Now the name Sundance is almost a synonym for the possibilities of independent film. The festival helped launch the careers of filmmakers such as Steven Soderbergh, Kevin Smith and Quentin Tarantino and has premiered such Academy Award winners and nominees as "Little Miss Sunshine," ''Precious," ''Winter's Bone" and last year's top Sundance prize winner, "Beasts of the Southern Wild."

This year's lineup includes Ashton Kutcher as Apple co-founder Steve Jobs in director Joshua Michael Stern's film biography "jOBS"; Amanda Seyfried as porn star Linda Lovelace in Rob Epstein and Jeffrey Friedman's "Lovelace"; Shia LaBeouf and Evan Rachel Wood in Fredrik Bond's romance "The Necessary Death of Charlie Countryman"; Dakota Fanning and Elizabeth Olsen in Naomi Foner's teen tale "Very Good Girls"; Daniel Radcliffe as Allen Ginsberg in John Krokidas' beat-poet story "Kill Your Darlings"; and Ethan Hawke and Julie Delpy in Richard Linklater's "Before Midnight," a follow-up to "Before Sunrise" and "Before Sunset."

There's also a reunion for two "Little Miss Sunshine" stars: Steve Carell and Toni Collette co-star in Nat Faxon and Jim Rash's Sundance premiere "The Way, Way Back."

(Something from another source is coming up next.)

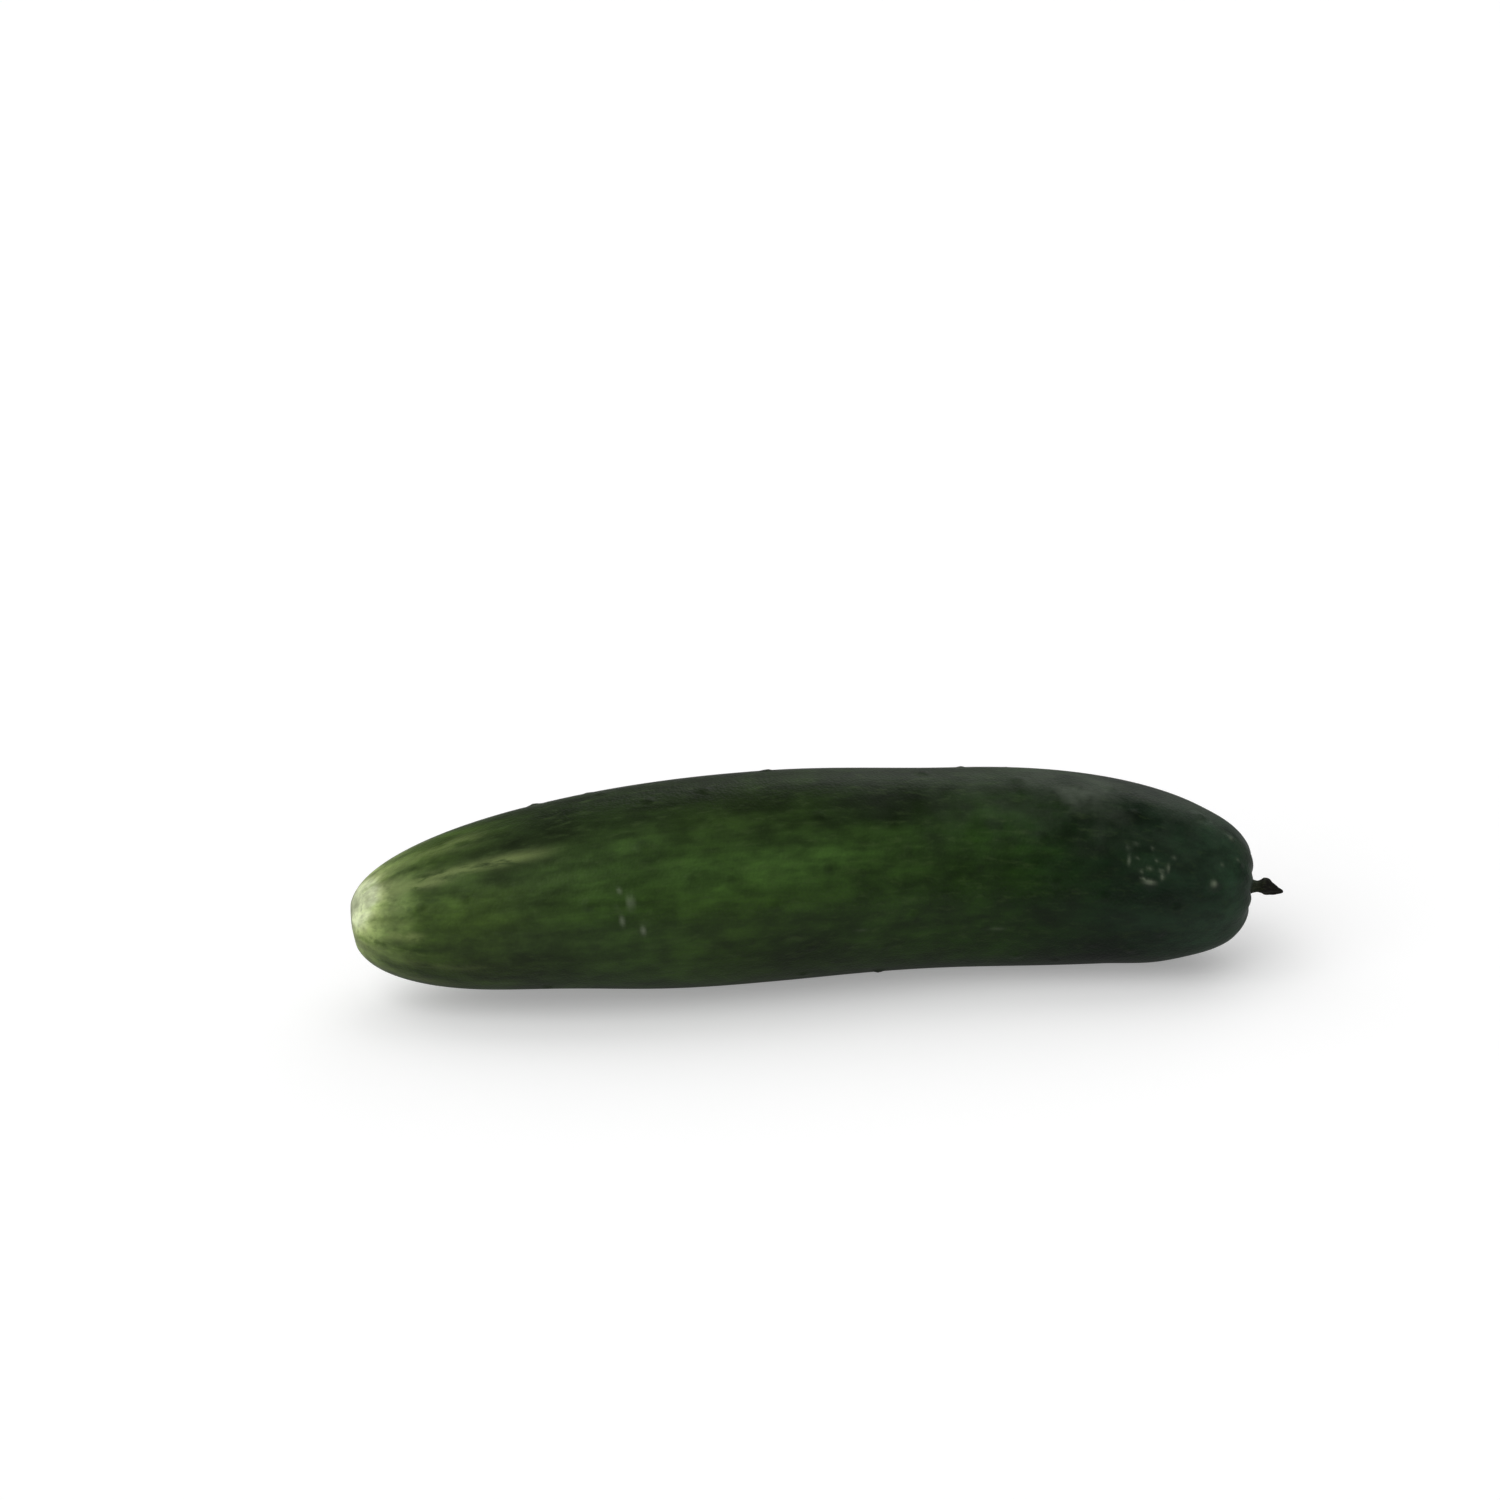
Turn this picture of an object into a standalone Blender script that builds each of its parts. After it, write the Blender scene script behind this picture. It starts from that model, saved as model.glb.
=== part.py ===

Redford has insisted on giving documentaries equal time with dramatic features, and this year's festival has a wild range of nonfiction topics, including Barbara Kopple's "Running from Crazy," a study of Mariel Hemingway and her family's history of mental illness and suicide, including that of grandfather Ernest Hemingway; Alison Ellwood's "History of the Eagles Part 1," a portrait of the pop super-group; Alex Gibney's "We Steal Secrets: The Story of WikiLeaks"; Foo Fighters singer Dave Grohl's "Sound City," a look at a venerable recording studio; Freida Mock's "Anita," a portrait of Anita Hill, who accused Supreme Court nominee Clarence Thomas of sexual harassment; and R.J. Cutler and Greg Finton's "The World According to Dick Cheney," an examination of the former vice president.

"The company is such good company. The programmers at Sundance, their taste is impeccable," said Lucy Walker, who premiered her 2010 documentaries "Countdown to Zero" and "Waste Land" and returns this year with "The Crash Reel," chronicling the recovery of snowboarder Kevin Pearce from a traumatic brain injury. "I feel like right now, the documentary field at Sundance, it's just such a remarkable collection of top-quality films."

Actress and filmmaker Lake Bell, who directed a short film that premiered at Sundance in 2011 and co-starred in last year's festival feature "Black Rock," said coming to Park City in January reminds her of going back to college.

There's a campus spirit among festival organizers, audiences and especially the filmmakers, said Bell, who returns this time with her feature directing debut, "In a World ...", in which she plays a woman struggling to follow in her father's career as a voice-over star.

Festival organizers even like to call the year's group of filmmakers the "Class of 2013."

Like college, Sundance is a safe haven, a place of camaraderie and mentoring before graduates have to head into the real world — in the case of filmmakers, before they have to cope with the business side of show business.

"Sundance is right before the scary stuff starts. The judgment and the reviews and the forums, all that silly stuff," Bell said. "It's the purity before the storm."

Festival director John Cooper jokes that he would not mind a real storm — something to maintain that purity and keep the real world from intruding on the little bubble of creative expression that is Sundance.

"I hope we all do get snowed in," Cooper said.